The ‘voice of the people’
On Thursday, diplomatic experts told RFA that the deferral ensures that Kyaw Moe Tun will remain the legitimate envoy for Myanmar to the U.N. until the Credentials Committee makes a final decision.
Aung Myo Min, NUG’s human rights minister, said the decision allows Kyaw Moe Tun to continue to act as the voice of the people of Myanmar.
“The main thing is to allow the current incumbent to continue to represent Myanmar at the United Nations,” he said.
“So far, NUG hasn’t been officially recognized, but the voice of the people and NUG can now be heard at the U.N. through Kyaw Moe Tun. It also means we have an official channel that reflects the voice of Myanmar people. This is another step towards recognizing the NUG as a legitimate government.”

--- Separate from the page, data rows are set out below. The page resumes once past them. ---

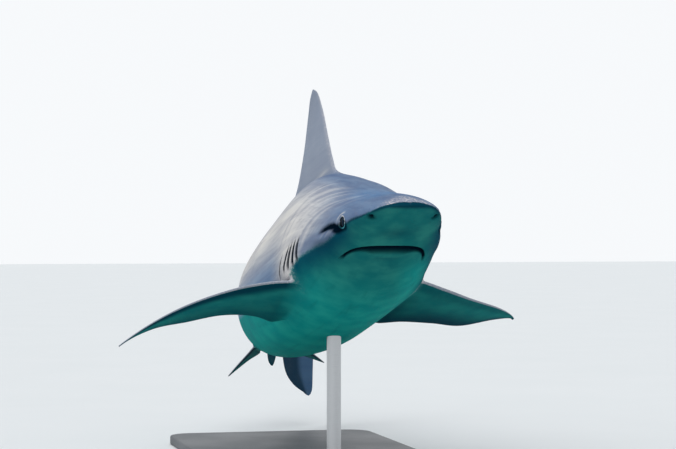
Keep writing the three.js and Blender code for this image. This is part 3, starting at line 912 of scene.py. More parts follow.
# %% Nostrils
for sign in (1, -1):
    off = base - body_point(NOSTRIL["y"], sign * NOSTRIL["angle"])
    far = np.linalg.norm(off, axis=-1)
    outward = normals.reshape(-1, 3)[far.argmin()]
    slant = np.array(NOSTRIL["slant"]) * (sign, 1, 1)
    slant = unit(slant - outward * (slant @ outward))
    forward = np.cross(slant, outward) * sign
    lengthwise, crosswise = off @ slant, off @ forward
    near = 1 - eased(far, 12, 17)
    pit = np.exp(-((lengthwise / NOSTRIL["length"]) ** 4) - (crosswise / NOSTRIL["width"]) ** 2) * near
    flap = bell(lengthwise - 1.0, 2.6) * bell(crosswise - 3.4, 2.2) * near
    rim = bell(np.hypot(lengthwise / 1.6, crosswise) - 6, 2.0) * near
    push += NOSTRIL["flap"] * flap + NOSTRIL["rim"] * rim - NOSTRIL["depth"] * pit * (1 - 0.5 * flap)
    # Painted shade darkens the nostril's pit.
    paint("painted_recess_shade", np.clip(1.5 * pit * (1 - 0.3 * flap), 0, 1))
print("nostrils at", np.round(body_point(NOSTRIL["y"], NOSTRIL["angle"])))

# %% [markdown]
# The eye sits in a round socket. The lid is a low rim of skin round it that rolls over onto
# the eyeball. A second fold under the eye is the third lid, which closes over it from below.
# The socket could be cut as a hole. Here one profile, read by the distance from the eye's
# centre, gives pit, lid and rim at once and leaves the skin closed behind the eyeball.

# %% Eye sockets and lids
EYE_FORWARD, OPENING_AHEAD, OPENING_UP, OPENING_LENGTH = 0.05, -1.9, 0.5, 1.12
LID_EDGE, LID_OUTSIDE = 9.0, 26.0
LID_PROFILE = smooth_through(
    [0, 4.5, 7.2, 8.4, 9.4, 10.8, 15, 20, LID_OUTSIDE],
    [-8, -7, -4.4, -1.4, 0.5, 0.9, -0.4, -0.2, 0],
)
OTHER_SIDE = 99.0
for sign in (1, -1):
    centre = body_point(EYE["y"], sign * EYE["angle"])
    off_y, off_z = y_grid - (centre[1] - OPENING_AHEAD), z_grid - (centre[2] + OPENING_UP)
    far = np.where(side_grid == sign, np.hypot(off_y / OPENING_LENGTH, off_z), OTHER_SIDE)
    low_part = np.clip(-off_z / (far + 1e-6), 0, 1)
    high_part = np.clip(off_z / (far + 1e-6), 0, 1)
    lid = LID_PROFILE(np.clip(far, 0, LID_OUTSIDE)) + 0.9 * high_part * bell(far - 11.4, 2.2)
    third_lid = bell(far - 14.6, 1.4) * low_part**0.5
    bag = bell(far - 18, 2) * low_part
    # The whole socket faces a little forward: its rear rim stands out, its front rim lies in.
    push += EYE_FORWARD * off_y * (1 - eased(far, 16, 40))
    push += np.where(far < LID_OUTSIDE, lid, 0) - 1.3 * third_lid + 0.9 * bag
print("eye opening:", 2 * LID_EDGE, "mm")

# %% [markdown]
# Behind the eye a groove runs back along the flank, over the swell of the jaw muscle. Both
# are soft bells across a line, faded out at their two ends.

# %% Groove and cheek
GROOVE_DEPTH, CHEEK_SWELL = 4.2, 3.0
GROOVE_PATH = np.array([
    # y, height of the groove
    (140, -13), (160, -9), (187, -7), (207, -9), (240, -13),
])
groove_line = np.interp(y_grid, *GROOVE_PATH.T)
groove_width = np.interp(y_grid, [175, 240], [5.5, 2.2])
groove = bell(z_grid - groove_line, groove_width) * between(y_grid, 142, 160, 195, 245)
cheek = bell(z_grid + 25, 9) * between(y_grid, 140, 175, 230, 275)
push += CHEEK_SWELL * cheek * (flank > 60) - GROOVE_DEPTH * groove
# Painted shade darkens the groove.
paint("painted_recess_shade", np.clip(1.7 * groove, 0, 1))
print("groove", GROOVE_DEPTH, "mm deep, cheek", CHEEK_SWELL, "mm proud")

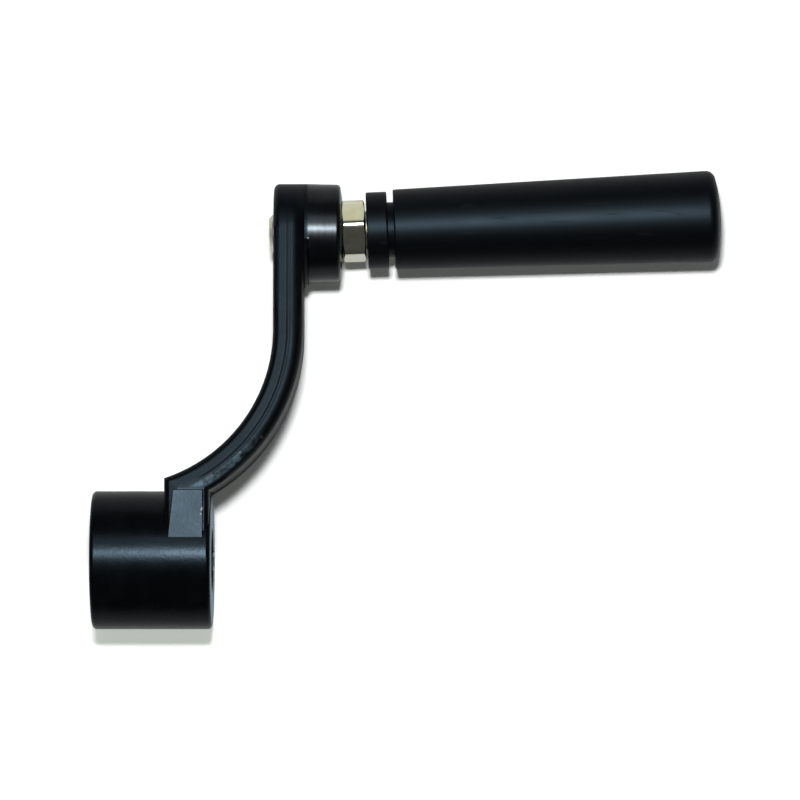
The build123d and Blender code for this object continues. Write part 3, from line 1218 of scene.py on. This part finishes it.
@dataclass
class Washer:
    """The washer between the screw's head and the grip's shoulder.

    Attributes:
        axle: The handle's axis.
        hole: Radius of its hole.
        edge: Rounding that punching left on its edges.
        columns: Points round the washer.
        steps: Points on each rounded edge.
    """

    axle: Axle
    hole: float = 6.5 * MM
    edge: float = 0.25 * MM
    columns: int = 96
    steps: int = 5

    def rings(self) -> Array:
        """Carries the washer's section, with quarter circles for corners, round the axis.

        Returns:
            Points, as rings by points round a ring by three coordinates.
        """
        low, high = self.axle.reach("washer")
        outside, _ = self.axle.farthest("washer")
        turn = np.linspace(0.0, pi / 2, self.steps)
        quarter = [turn + k * pi / 2 for k in range(4)]
        outer, inner = outside - self.edge, self.hole + self.edge
        top, bottom = high - self.edge, low + self.edge
        radii, places = (outer, inner, inner, outer), (top, top, bottom, bottom)
        radius = np.concatenate([r + self.edge * np.cos(q) for r, q in zip(radii, quarter)])
        station = np.concatenate([s + self.edge * np.sin(q) for s, q in zip(places, quarter)])
        radius = radius[:, None].repeat(self.columns, 1)
        station = station[:, None].repeat(self.columns, 1)
        angles = np.arange(self.columns) * (tau / self.columns)
        return self.axle.place(station, radius, np.broadcast_to(angles, radius.shape))

    def build(self, finish: Any) -> None:
        """Makes the washer and fits it in place of the plain one."""
        piece = solid_of_rings("washer_punched", self.rings(), Ends.JOINED)
        fit(piece, "washer", "crank", finish)


@dataclass
class Grip:
    """The turning grip and the cap in its end.

    Attributes:
        cap_roughness: Roughness of the cap where it is rubbed and where it is fresh.
    """

    cap_roughness: Pair = (0.38, 0.46)

    def build(self) -> None:
        """Dresses the moulding and its cap."""
        repaint("grip", MouldedPlastic("grip_plastic").material())
        cap = MouldedPlastic("cap_plastic_skin", roughness=self.cap_roughness)
        repaint("end_cap", cap.material())


# ---- studio


@dataclass
class Lamp:
    """A soft square lamp.

    Attributes:
        name: Its name.
        offset: Its place from the middle of the object, in metres.
        size: Its width and depth.
        power: Its power in watts.
        colour: Its light.
    """

    name: str
    offset: Triple
    size: Pair
    power: float
    colour: Colour

    def build(self, middle: Vector) -> None:
        """Hangs the lamp and aims it at the middle of the object."""
        light = bpy.data.lights.new(self.name, "AREA")
        light.shape = "RECTANGLE"
        light.size, light.size_y = self.size
        light.energy = self.power
        light.color = self.colour
        lamp = put(self.name, light)
        lamp.location = middle + Vector(self.offset)
        lamp.rotation_euler = (-Vector(self.offset)).to_track_quat("-Z", "Y").to_euler()


@dataclass
class Studio:
    """Pale floor, soft lamps and the camera above.

    The floor shows the camera a little more light than falls on it, which lightens shadows, and a
    painted light under the hub that thins the hub's shadow there.

    Attributes:
        floor_half: Half the floor's width.
        floor_colour: The floor as the camera sees it.
        floor_bounce: The floor as the object sees it.
        floor_lift: Light that the floor shows to the camera beyond what falls on it.
        painted_light_under_hub: Painted light on the floor under the hub's near side, more of the
            same, which thins the hub's cast shadow.
        glow_start: Where that begins, along -Y, and how softly.
        glow_colour: Colour of the light that the floor shows.
        room_colour: The room's light.
        room_level: Strength of the room's light.
        camera_height: Height of the camera above the crank's flat plane.
        view_width: Width that the camera sees at that plane.
        view_shift: The camera's place from the middle of the object's box.
        lamps: The lamps.
    """

    floor_half: float = 3.0
    floor_colour: float = 0.94
    floor_bounce: float = 0.50
    floor_lift: float = 0.07
    # Painted light: the floor past the hub's near side shows the camera this much extra, thinning
    # the hub's shadow.
    painted_light_under_hub: float = 0.42
    glow_start: Pair = (3 * MM, 16 * MM)
    glow_colour: Colour = (0.94, 1.0, 0.93)
    room_colour: Colour = (0.92, 0.96, 1.0)
    room_level: float = 0.04
    camera_height: float = 1.5
    view_width: float = 0.2437
    view_shift: Pair = (-0.0023, -0.00015)
    lamps: list[Lamp] = field(
        default_factory=lambda: [
            Lamp("lamp_overhead", (-0.03, 0.25, 1.2), (0.12, 0.10), 16.0, (0.99, 1.0, 0.995)),
            Lamp("lamp_card", (-0.016, 0.35, 0.027), (0.12, 0.09), 0.019, (1.0, 0.99, 0.80)),
            Lamp("lamp_window", (-0.05, 0.72, 1.1), (0.55, 0.30), 1.7, (0.90, 0.97, 1.0)),
        ]
    )

    def floor(self, level: float) -> None:
        """Lays the floor, which keeps the object's shadow, thinned under the hub by painted light,
        and shows white elsewhere.

        Args:
            level: Its height.
        """
        half = self.floor_half
        signs = ((-1, -1), (1, -1), (1, 1), (-1, 1))
        points = [(half * x, half * y, level) for x, y in signs]
        mesh = bpy.data.meshes.new("floor")
        mesh.from_pydata(points, [], [(0, 1, 2, 3)])
        sheet = Sheet("floor_paper")
        seen = sheet.add("ShaderNodeLightPath", output="Is Camera Ray")
        white, bounce = (self.floor_colour,) * 3, (self.floor_bounce,) * 3
        # Painted light past the hub's near side, on top of the floor's even lift, seen by the
        # camera alone.
        near = sheet.height(DATUM, (0.0, -1.0, 0.0)).above(*self.glow_start)
        glow = (near * self.painted_light_under_hub + self.floor_lift) * seen
        sheet.dress(
            Base_Color=sheet.blend(seen, bounce, white),
            Roughness=0.9,
            Specular_IOR_Level=0.0,
            Emission_Color=sheet.blend(glow, (0.0, 0.0, 0.0), self.glow_colour),
            Emission_Strength=1.0,
        )
        mesh.materials.append(sheet.material)
        put("floor", mesh)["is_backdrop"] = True

    def room(self) -> None:
        """Fills the room with soft light; its walls show white to the camera alone."""
        world = bpy.data.worlds.new("room")
        world.use_nodes = True
        nodes, links = world.node_tree.nodes, world.node_tree.links
        paths = nodes.new("ShaderNodeLightPath")
        white = nodes.new("ShaderNodeBackground")
        backdrop = nodes["Background"]
        backdrop.inputs["Color"].default_value = (*self.room_colour, 1.0)
        backdrop.inputs["Strength"].default_value = self.room_level
        white.inputs["Color"].default_value = (1.0, 1.0, 1.0, 1.0)
        white.inputs["Strength"].default_value = 1.0
        mix = nodes.new("ShaderNodeMixShader")
        links.new(paths.outputs["Is Camera Ray"], mix.inputs[0])
        links.new(backdrop.outputs[0], mix.inputs[1])
        links.new(white.outputs[0], mix.inputs[2])
        links.new(mix.outputs[0], nodes["World Output"].inputs["Surface"])
        bpy.context.scene.world = world

    def camera(self, middle: Vector) -> None:
        """Hangs the camera straight above the crank.

        Args:
            middle: Middle of the object's box.
        """
        lens = bpy.data.cameras.new("camera_above")
        lens.sensor_width = 36.0
        lens.lens = lens.sensor_width * self.camera_height / self.view_width
        lens.clip_end = 20.0
        camera = put("camera_above", lens)
        x, y = self.view_shift
        camera.location = (middle.x + x, middle.y + y, self.camera_height)
        bpy.context.scene.camera = camera

    def build(self, low: Vector, high: Vector) -> None:
        """Sets the whole studio up round the object's box."""
        middle = (Vector(low) + Vector(high)) / 2
        self.floor(low[2])
        self.room()
        self.camera(middle)
        for lamp in self.lamps:
            lamp.build(middle)
        bpy.context.scene.view_settings.view_transform = "Standard"
        log.info("studio: %d lamps", len(self.lamps))


# ---- the whole object


def down_axle(handle: Axle) -> Axle:
    """The set screw's axis: through its middle, and down out of the hub's underside."""
    low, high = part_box("set_screw")
    return Axle(np.array((low + high) / 2, float), -handle.up, np.array([1.0, 0.0, 0.0]))


def main() -> None:
    """Builds the crank handle and its studio."""
    logging.basicConfig(level=logging.INFO, format="%(name)s: %(message)s")
    low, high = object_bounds()
    handle = handle_axle()
    Casting(handle).build()
    cap_screw = SocketScrew(
        name="cap_screw_threaded",
        node="cap_screw",
        axle=handle,
        head=Head.CAP,
        radius=6.0 * MM,
        pitch=1.75 * MM,
        threaded=30.0 * MM,
        head_radius=9.0 * MM,
        head_height=12.0 * MM,
        socket_flats=10.0 * MM,
        socket_depth=6.0 * MM,
    )
    cap_screw.build(PlatedSteel("zinc_on_screw"))
    set_screw = SocketScrew(
        name="set_screw_threaded",
        node="set_screw",
        axle=down_axle(handle),
        head=Head.GRUB,
        radius=3.0 * MM,
        pitch=1.0 * MM,
        threaded=8.0 * MM,
        head_radius=3.0 * MM,
        head_height=0.0,
        socket_flats=3.0 * MM,
        socket_depth=3.5 * MM,
        columns=72,
        slot="black_steel",
    )
    set_screw.build(BlackenedSteel("blackened_set_screw"))
    nut_zinc = PlatedSteel("zinc_on_nut", (0.92, 0.92, 0.80), (0.88, 0.86, 0.66), (0.15, 0.24))
    LockNut(handle).build(nut_zinc)
    Washer(handle).build(PlatedSteel("zinc_on_washer"))
    Grip().build()
    Studio().build(low, high)


if __name__ == "__main__":
    main()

The U.N. Credentials Committee is comprised of the U.S., Russia, The Bahamas, Bhutan, Chile, Sierra Leone, Namibia, and Sweden. Aung Myo Min said China and Russia—which have close ties with the junta—also agreed to the decision to defer, which was made following a heated discussion.
Political analyst Dr. Sai Kyi Zin Soe said China and Russia, who have defended Myanmar’s successive military regimes in the past, are no longer standing up for the junta.
“It’s a serious blow — it hurts. [The junta] no longer have a voice in the international arena, especially in diplomacy,” he said.
“Even if a country wants to deal with Myanmar, doing so could have other implications, and so it would have to think hard before dealing with the junta.”
It is not yet known when the U.N. Credentials Committee will make its decision on who will officially represent Myanmar. The decision to postpone will soon be submitted to the U.N. General Assembly for approval.